Raw data
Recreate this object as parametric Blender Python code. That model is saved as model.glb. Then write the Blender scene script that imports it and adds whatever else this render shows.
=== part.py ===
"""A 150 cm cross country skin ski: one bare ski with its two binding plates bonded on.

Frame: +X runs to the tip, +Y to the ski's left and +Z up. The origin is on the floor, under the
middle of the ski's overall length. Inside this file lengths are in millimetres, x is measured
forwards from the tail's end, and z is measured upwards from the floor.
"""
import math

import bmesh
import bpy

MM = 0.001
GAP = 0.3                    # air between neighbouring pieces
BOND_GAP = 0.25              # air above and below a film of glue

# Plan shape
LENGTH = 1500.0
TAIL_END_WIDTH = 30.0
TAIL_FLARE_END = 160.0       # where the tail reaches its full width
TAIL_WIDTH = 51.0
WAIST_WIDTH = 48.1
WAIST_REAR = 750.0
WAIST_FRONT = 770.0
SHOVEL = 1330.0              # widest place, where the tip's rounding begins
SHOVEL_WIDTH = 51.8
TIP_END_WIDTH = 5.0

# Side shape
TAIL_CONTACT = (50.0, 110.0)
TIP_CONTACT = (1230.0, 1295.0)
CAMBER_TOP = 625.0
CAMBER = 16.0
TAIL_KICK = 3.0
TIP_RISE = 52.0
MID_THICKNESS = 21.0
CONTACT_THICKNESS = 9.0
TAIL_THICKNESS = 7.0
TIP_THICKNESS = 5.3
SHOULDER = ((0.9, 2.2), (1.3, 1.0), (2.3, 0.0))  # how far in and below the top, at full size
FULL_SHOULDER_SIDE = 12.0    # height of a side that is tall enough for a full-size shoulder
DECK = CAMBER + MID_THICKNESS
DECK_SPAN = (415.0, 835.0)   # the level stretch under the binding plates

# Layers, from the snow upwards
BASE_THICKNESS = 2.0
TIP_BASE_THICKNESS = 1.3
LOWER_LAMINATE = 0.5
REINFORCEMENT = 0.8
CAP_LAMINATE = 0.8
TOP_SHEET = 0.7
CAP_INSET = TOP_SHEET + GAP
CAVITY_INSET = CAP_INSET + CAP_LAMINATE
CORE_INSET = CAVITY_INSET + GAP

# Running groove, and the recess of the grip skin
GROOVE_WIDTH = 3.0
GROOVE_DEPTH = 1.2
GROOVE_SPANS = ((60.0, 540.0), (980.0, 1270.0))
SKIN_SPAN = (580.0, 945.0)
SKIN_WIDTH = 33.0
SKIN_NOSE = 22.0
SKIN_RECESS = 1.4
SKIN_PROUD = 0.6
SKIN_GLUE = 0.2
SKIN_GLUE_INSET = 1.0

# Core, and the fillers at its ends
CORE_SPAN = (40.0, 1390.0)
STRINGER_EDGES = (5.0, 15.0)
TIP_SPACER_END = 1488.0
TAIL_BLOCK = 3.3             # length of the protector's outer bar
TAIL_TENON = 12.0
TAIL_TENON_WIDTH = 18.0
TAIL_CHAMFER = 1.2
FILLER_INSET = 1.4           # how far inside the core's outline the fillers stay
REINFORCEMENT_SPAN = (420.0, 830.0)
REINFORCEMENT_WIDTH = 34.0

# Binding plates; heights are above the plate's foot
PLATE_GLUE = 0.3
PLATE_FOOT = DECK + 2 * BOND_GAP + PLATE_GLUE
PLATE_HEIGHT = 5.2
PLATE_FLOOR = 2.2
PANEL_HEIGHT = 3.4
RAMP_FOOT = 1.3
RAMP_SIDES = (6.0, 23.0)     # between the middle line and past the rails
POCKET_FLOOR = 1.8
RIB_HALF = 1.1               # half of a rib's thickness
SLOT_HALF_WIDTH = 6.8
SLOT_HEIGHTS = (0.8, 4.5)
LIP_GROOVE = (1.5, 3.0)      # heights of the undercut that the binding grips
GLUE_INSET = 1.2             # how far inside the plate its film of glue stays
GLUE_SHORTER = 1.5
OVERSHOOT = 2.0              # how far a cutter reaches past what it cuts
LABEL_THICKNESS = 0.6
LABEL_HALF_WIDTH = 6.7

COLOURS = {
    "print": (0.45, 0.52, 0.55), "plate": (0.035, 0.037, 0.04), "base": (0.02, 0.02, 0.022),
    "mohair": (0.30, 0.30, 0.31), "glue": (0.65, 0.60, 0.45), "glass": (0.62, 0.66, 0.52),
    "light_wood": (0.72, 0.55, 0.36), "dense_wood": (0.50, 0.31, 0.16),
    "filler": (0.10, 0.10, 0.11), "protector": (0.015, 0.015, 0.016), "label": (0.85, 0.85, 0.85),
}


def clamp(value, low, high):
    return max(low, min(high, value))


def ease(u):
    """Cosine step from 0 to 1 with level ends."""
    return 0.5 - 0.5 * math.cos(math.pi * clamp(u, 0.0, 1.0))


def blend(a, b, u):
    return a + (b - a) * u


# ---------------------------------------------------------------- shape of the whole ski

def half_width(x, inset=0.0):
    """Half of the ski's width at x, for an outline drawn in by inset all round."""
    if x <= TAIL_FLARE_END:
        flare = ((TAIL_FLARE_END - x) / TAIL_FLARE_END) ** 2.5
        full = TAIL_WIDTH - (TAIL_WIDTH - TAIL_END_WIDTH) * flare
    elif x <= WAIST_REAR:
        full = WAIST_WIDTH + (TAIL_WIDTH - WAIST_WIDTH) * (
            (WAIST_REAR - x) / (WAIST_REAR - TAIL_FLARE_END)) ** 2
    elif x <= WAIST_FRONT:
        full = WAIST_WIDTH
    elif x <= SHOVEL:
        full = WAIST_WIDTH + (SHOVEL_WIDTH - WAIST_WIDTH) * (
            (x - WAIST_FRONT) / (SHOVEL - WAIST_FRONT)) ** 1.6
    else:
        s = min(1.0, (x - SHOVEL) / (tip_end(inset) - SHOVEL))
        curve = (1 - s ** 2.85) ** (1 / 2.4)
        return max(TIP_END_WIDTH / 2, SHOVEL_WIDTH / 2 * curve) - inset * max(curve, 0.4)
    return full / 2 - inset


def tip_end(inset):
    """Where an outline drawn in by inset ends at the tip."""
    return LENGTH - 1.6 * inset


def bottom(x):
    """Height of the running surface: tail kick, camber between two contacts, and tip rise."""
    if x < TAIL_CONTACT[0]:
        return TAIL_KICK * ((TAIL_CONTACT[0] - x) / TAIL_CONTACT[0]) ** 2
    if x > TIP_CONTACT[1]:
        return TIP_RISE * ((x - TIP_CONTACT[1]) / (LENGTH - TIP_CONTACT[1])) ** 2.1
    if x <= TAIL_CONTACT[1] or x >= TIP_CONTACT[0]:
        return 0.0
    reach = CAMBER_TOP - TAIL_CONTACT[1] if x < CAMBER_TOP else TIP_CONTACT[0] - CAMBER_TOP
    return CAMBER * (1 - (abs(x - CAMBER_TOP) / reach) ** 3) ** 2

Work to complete
Search the preceding listing for "this" and extract every line where it is found.

Worked answer
Recreate this object as parametric Blender Python code. That model is saved as model.glb. Then write the Blender scene script that imports it and adds whatever else this render shows.
middle of the ski's overall length. Inside this file lengths are in millimetres, x is measured